1 Corinthians 9:1–2

1 CORINTHIANS CHAPTER 9.

Paul the Free Servant of Christ. 1 Cor. 9, 1-27.

Defending his Christian liberty: Am I not an apostle? Am I not free? Have I not seen Jesus Christ, our Lord? Are not ye my work in the Lord? V. 2. If I be not an apostle unto others, yet doubtless I am to you; for the seal of mine apostleship are ye in the Lord.

Paul had stated the guiding principle of his life to be: All things are lawful unto me, but all things are not expedient, chapter 6, 12. In accordance with this principle he had been practicing self-denial out of love to the Lord and to his brethren, he had renounced his own rights and privileges for the sake of winning souls for Christ and spreading the Gospel. And therefore he now defends his position and his Christian liberty in one of the most elevated and beautiful passages in the entire New Testament.

He has the same rights as other Christians, as other apostles, and if he chooses not to exercise these rights, this fact does not deprive him of his privileges, but should rather cause the Corinthian Christians to esteem him all the more highly for his self-denial in their behalf.

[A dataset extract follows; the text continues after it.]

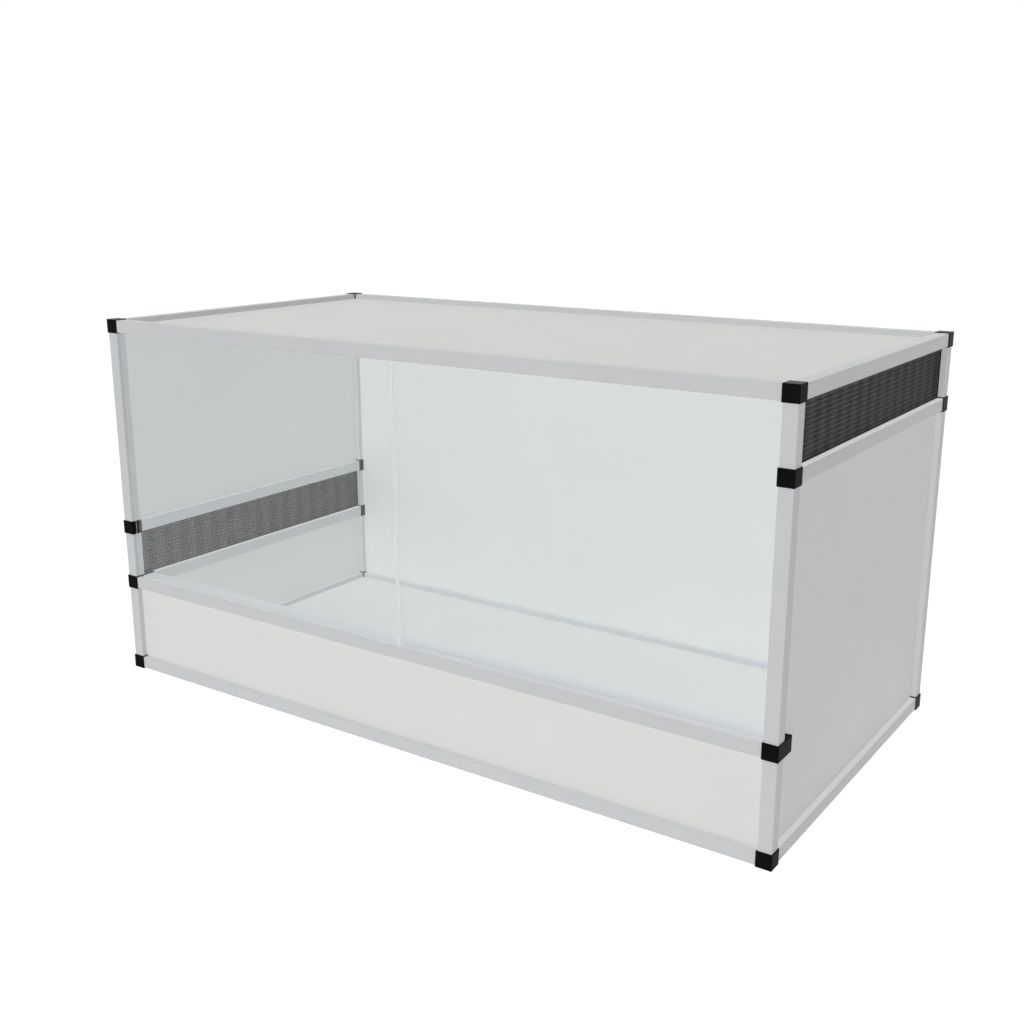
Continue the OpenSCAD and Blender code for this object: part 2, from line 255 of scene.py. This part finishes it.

These were his prerogatives: He was free, he had become a partaker of the liberty wherewith Christ had made him free, and in the exercise of this liberty was accountable to no man; he was an apostle, and this in spite of the fact that some deceivers were casting suspicions on the certainty of his call, 2 Corinthians 11, 13.

So far as the Corinthians are concerned, his apostleship is substantiated in two ways: He has, with the eyes of the body, seen the Lord, their common Lord, Jesus Christ, Acts 9, when the Lord appeared to him on the way to Damascus; the Corinthians themselves are his work, the concrete evidence of his calling, through his work the Lord had created them to be new creatures, the preaching of the Gospel had been effective in their case, what they had received was the Lord's grace and blessing which is given through the word and work of His servants.

The apostle feels constrained to emphasize this point: If to others I am not an apostle, at any rate, most certainly, I am to you. In other congregations, where the Judaizing teachers were very strong, they might deny his apostleship, in their view or opinion his claims may not be well founded.

But so far as the Corinthians were concerned, they surely cannot but acknowledge him, since the simple fact of their conversion was a constant confirmation of his contention: they were the seal of his apostleship in the Lord. The Lord affixed His seal to the work of His servant by making his words powerful for the conversion of the Corinthians. Compare John 3, 33.

Paul had been among the believers of Corinth with the signs of an apostle, 2 Cor. 12, 12, and the Lord had given the increase in such a signally wonderful manner as to confirm Paul's commission in the eyes of all men that were not blinded by prejudice. And this is the apology, the answer to his critics, to those that question his apostleship, that wish to investigate his claims; he simply points to the Corinthian congregation, as he needed no other defense.